- [DIRECTION]: All of the material below is to be returned exactly.

- - -

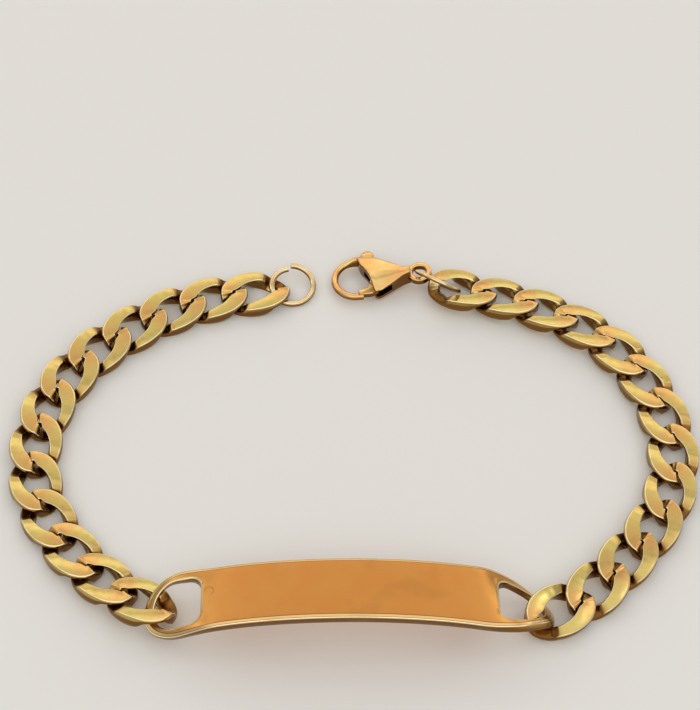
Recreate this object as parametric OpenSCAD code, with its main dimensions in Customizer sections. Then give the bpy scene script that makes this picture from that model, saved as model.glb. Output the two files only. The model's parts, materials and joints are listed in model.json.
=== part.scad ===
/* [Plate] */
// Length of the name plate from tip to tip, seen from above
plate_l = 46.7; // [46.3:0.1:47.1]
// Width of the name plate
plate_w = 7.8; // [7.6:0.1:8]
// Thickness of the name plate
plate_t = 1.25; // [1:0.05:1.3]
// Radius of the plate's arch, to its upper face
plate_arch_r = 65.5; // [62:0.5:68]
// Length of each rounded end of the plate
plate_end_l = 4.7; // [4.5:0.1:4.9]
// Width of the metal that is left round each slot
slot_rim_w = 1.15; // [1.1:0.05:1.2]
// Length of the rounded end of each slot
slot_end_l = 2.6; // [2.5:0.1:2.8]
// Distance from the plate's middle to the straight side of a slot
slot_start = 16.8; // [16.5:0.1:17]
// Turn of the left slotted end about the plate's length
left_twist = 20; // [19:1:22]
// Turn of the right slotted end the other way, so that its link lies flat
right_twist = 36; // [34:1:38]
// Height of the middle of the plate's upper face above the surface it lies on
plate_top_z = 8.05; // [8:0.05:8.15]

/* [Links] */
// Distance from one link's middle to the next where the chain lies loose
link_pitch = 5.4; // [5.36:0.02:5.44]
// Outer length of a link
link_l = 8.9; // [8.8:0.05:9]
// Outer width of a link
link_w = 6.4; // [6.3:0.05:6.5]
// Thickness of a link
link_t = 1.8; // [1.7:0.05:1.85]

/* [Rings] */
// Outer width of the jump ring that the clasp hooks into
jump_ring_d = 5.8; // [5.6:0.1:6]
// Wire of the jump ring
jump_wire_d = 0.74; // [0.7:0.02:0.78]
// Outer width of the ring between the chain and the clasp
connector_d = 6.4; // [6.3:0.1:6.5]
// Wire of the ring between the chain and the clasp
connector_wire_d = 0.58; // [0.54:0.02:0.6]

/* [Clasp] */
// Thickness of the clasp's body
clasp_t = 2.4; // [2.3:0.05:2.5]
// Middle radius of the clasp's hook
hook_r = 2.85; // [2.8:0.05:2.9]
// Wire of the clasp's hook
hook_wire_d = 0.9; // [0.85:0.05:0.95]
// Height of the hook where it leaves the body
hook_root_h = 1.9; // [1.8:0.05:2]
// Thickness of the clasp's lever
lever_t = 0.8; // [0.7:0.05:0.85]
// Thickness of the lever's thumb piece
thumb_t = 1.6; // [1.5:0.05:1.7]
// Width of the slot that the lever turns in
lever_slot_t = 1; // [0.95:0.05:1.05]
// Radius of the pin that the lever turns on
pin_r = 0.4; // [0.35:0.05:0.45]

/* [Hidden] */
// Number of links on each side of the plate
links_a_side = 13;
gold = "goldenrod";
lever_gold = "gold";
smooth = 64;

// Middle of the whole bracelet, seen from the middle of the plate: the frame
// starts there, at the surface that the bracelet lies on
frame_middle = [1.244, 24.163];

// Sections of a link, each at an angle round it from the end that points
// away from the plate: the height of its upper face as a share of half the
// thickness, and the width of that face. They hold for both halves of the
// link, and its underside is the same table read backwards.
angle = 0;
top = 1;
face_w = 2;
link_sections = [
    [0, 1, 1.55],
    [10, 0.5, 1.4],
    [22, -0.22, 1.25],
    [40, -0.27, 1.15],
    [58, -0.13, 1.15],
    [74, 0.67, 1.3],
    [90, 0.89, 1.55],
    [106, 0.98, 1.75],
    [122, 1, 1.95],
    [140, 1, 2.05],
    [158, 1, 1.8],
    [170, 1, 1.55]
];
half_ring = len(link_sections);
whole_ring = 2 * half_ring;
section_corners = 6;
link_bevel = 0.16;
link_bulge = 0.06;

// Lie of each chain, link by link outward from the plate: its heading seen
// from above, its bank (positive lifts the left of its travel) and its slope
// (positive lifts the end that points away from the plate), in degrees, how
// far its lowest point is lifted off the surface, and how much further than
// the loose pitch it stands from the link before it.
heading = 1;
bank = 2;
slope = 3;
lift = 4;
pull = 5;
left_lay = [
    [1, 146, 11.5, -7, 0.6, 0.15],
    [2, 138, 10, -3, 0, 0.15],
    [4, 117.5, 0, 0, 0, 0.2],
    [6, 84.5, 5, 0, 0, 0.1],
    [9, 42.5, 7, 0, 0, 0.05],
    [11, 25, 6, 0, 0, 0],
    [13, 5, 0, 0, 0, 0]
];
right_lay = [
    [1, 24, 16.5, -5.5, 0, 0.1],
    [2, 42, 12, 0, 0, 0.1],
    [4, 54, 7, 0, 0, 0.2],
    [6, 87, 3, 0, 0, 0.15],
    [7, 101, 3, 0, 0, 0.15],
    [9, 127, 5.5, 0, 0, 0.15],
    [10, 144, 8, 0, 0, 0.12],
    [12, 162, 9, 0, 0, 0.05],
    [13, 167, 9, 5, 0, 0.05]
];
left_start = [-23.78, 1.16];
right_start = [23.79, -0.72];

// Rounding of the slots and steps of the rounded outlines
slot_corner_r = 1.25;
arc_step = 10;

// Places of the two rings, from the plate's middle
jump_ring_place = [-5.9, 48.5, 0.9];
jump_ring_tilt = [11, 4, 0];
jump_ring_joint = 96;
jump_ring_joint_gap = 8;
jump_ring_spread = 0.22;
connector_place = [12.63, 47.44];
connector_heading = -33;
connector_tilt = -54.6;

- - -

- [REPLY TO THE TASK]:
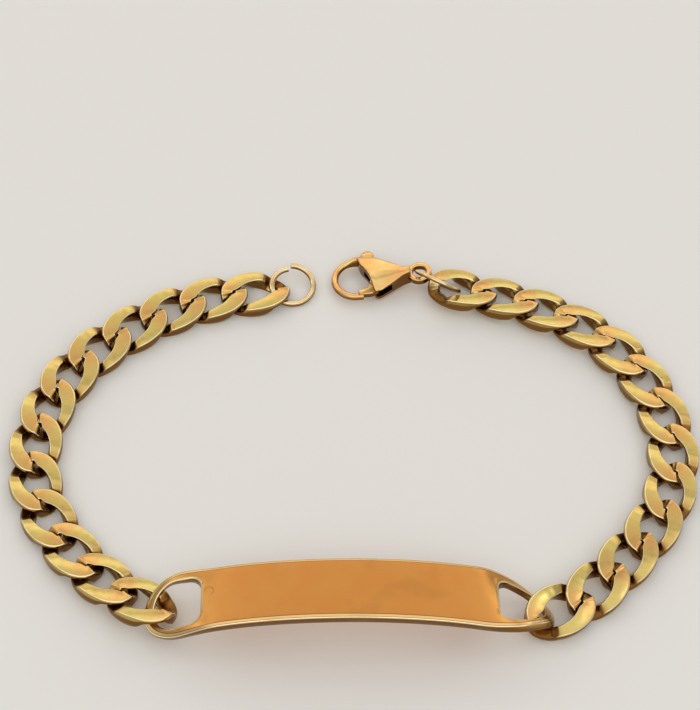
Recreate this object as parametric OpenSCAD code, with its main dimensions in Customizer sections. Then give the bpy scene script that makes this picture from that model, saved as model.glb. Output the two files only. The model's parts, materials and joints are listed in model.json.
=== part.scad ===
/* [Plate] */
// Length of the name plate from tip to tip, seen from above
plate_l = 46.7; // [46.3:0.1:47.1]
// Width of the name plate
plate_w = 7.8; // [7.6:0.1:8]
// Thickness of the name plate
plate_t = 1.25; // [1:0.05:1.3]
// Radius of the plate's arch, to its upper face
plate_arch_r = 65.5; // [62:0.5:68]
// Length of each rounded end of the plate
plate_end_l = 4.7; // [4.5:0.1:4.9]
// Width of the metal that is left round each slot
slot_rim_w = 1.15; // [1.1:0.05:1.2]
// Length of the rounded end of each slot
slot_end_l = 2.6; // [2.5:0.1:2.8]
// Distance from the plate's middle to the straight side of a slot
slot_start = 16.8; // [16.5:0.1:17]
// Turn of the left slotted end about the plate's length
left_twist = 20; // [19:1:22]
// Turn of the right slotted end the other way, so that its link lies flat
right_twist = 36; // [34:1:38]
// Height of the middle of the plate's upper face above the surface it lies on
plate_top_z = 8.05; // [8:0.05:8.15]

/* [Links] */
// Distance from one link's middle to the next where the chain lies loose
link_pitch = 5.4; // [5.36:0.02:5.44]
// Outer length of a link
link_l = 8.9; // [8.8:0.05:9]
// Outer width of a link
link_w = 6.4; // [6.3:0.05:6.5]
// Thickness of a link
link_t = 1.8; // [1.7:0.05:1.85]

/* [Rings] */
// Outer width of the jump ring that the clasp hooks into
jump_ring_d = 5.8; // [5.6:0.1:6]
// Wire of the jump ring
jump_wire_d = 0.74; // [0.7:0.02:0.78]
// Outer width of the ring between the chain and the clasp
connector_d = 6.4; // [6.3:0.1:6.5]
// Wire of the ring between the chain and the clasp
connector_wire_d = 0.58; // [0.54:0.02:0.6]

/* [Clasp] */
// Thickness of the clasp's body
clasp_t = 2.4; // [2.3:0.05:2.5]
// Middle radius of the clasp's hook
hook_r = 2.85; // [2.8:0.05:2.9]
// Wire of the clasp's hook
hook_wire_d = 0.9; // [0.85:0.05:0.95]
// Height of the hook where it leaves the body
hook_root_h = 1.9; // [1.8:0.05:2]
// Thickness of the clasp's lever
lever_t = 0.8; // [0.7:0.05:0.85]
// Thickness of the lever's thumb piece
thumb_t = 1.6; // [1.5:0.05:1.7]
// Width of the slot that the lever turns in
lever_slot_t = 1; // [0.95:0.05:1.05]
// Radius of the pin that the lever turns on
pin_r = 0.4; // [0.35:0.05:0.45]

/* [Hidden] */
// Number of links on each side of the plate
links_a_side = 13;
gold = "goldenrod";
lever_gold = "gold";
smooth = 64;

// Middle of the whole bracelet, seen from the middle of the plate: the frame
// starts there, at the surface that the bracelet lies on
frame_middle = [1.244, 24.163];

// Sections of a link, each at an angle round it from the end that points
// away from the plate: the height of its upper face as a share of half the
// thickness, and the width of that face. They hold for both halves of the
// link, and its underside is the same table read backwards.
angle = 0;
top = 1;
face_w = 2;
link_sections = [
    [0, 1, 1.55],
    [10, 0.5, 1.4],
    [22, -0.22, 1.25],
    [40, -0.27, 1.15],
    [58, -0.13, 1.15],
    [74, 0.67, 1.3],
    [90, 0.89, 1.55],
    [106, 0.98, 1.75],
    [122, 1, 1.95],
    [140, 1, 2.05],
    [158, 1, 1.8],
    [170, 1, 1.55]
];
half_ring = len(link_sections);
whole_ring = 2 * half_ring;
section_corners = 6;
link_bevel = 0.16;
link_bulge = 0.06;

// Lie of each chain, link by link outward from the plate: its heading seen
// from above, its bank (positive lifts the left of its travel) and its slope
// (positive lifts the end that points away from the plate), in degrees, how
// far its lowest point is lifted off the surface, and how much further than
// the loose pitch it stands from the link before it.
heading = 1;
bank = 2;
slope = 3;
lift = 4;
pull = 5;
left_lay = [
    [1, 146, 11.5, -7, 0.6, 0.15],
    [2, 138, 10, -3, 0, 0.15],
    [4, 117.5, 0, 0, 0, 0.2],
    [6, 84.5, 5, 0, 0, 0.1],
    [9, 42.5, 7, 0, 0, 0.05],
    [11, 25, 6, 0, 0, 0],
    [13, 5, 0, 0, 0, 0]
];
right_lay = [
    [1, 24, 16.5, -5.5, 0, 0.1],
    [2, 42, 12, 0, 0, 0.1],
    [4, 54, 7, 0, 0, 0.2],
    [6, 87, 3, 0, 0, 0.15],
    [7, 101, 3, 0, 0, 0.15],
    [9, 127, 5.5, 0, 0, 0.15],
    [10, 144, 8, 0, 0, 0.12],
    [12, 162, 9, 0, 0, 0.05],
    [13, 167, 9, 5, 0, 0.05]
];
left_start = [-23.78, 1.16];
right_start = [23.79, -0.72];

// Rounding of the slots and steps of the rounded outlines
slot_corner_r = 1.25;
arc_step = 10;

// Places of the two rings, from the plate's middle
jump_ring_place = [-5.9, 48.5, 0.9];
jump_ring_tilt = [11, 4, 0];
jump_ring_joint = 96;
jump_ring_joint_gap = 8;
jump_ring_spread = 0.22;
connector_place = [12.63, 47.44];
connector_heading = -33;
connector_tilt = -54.6;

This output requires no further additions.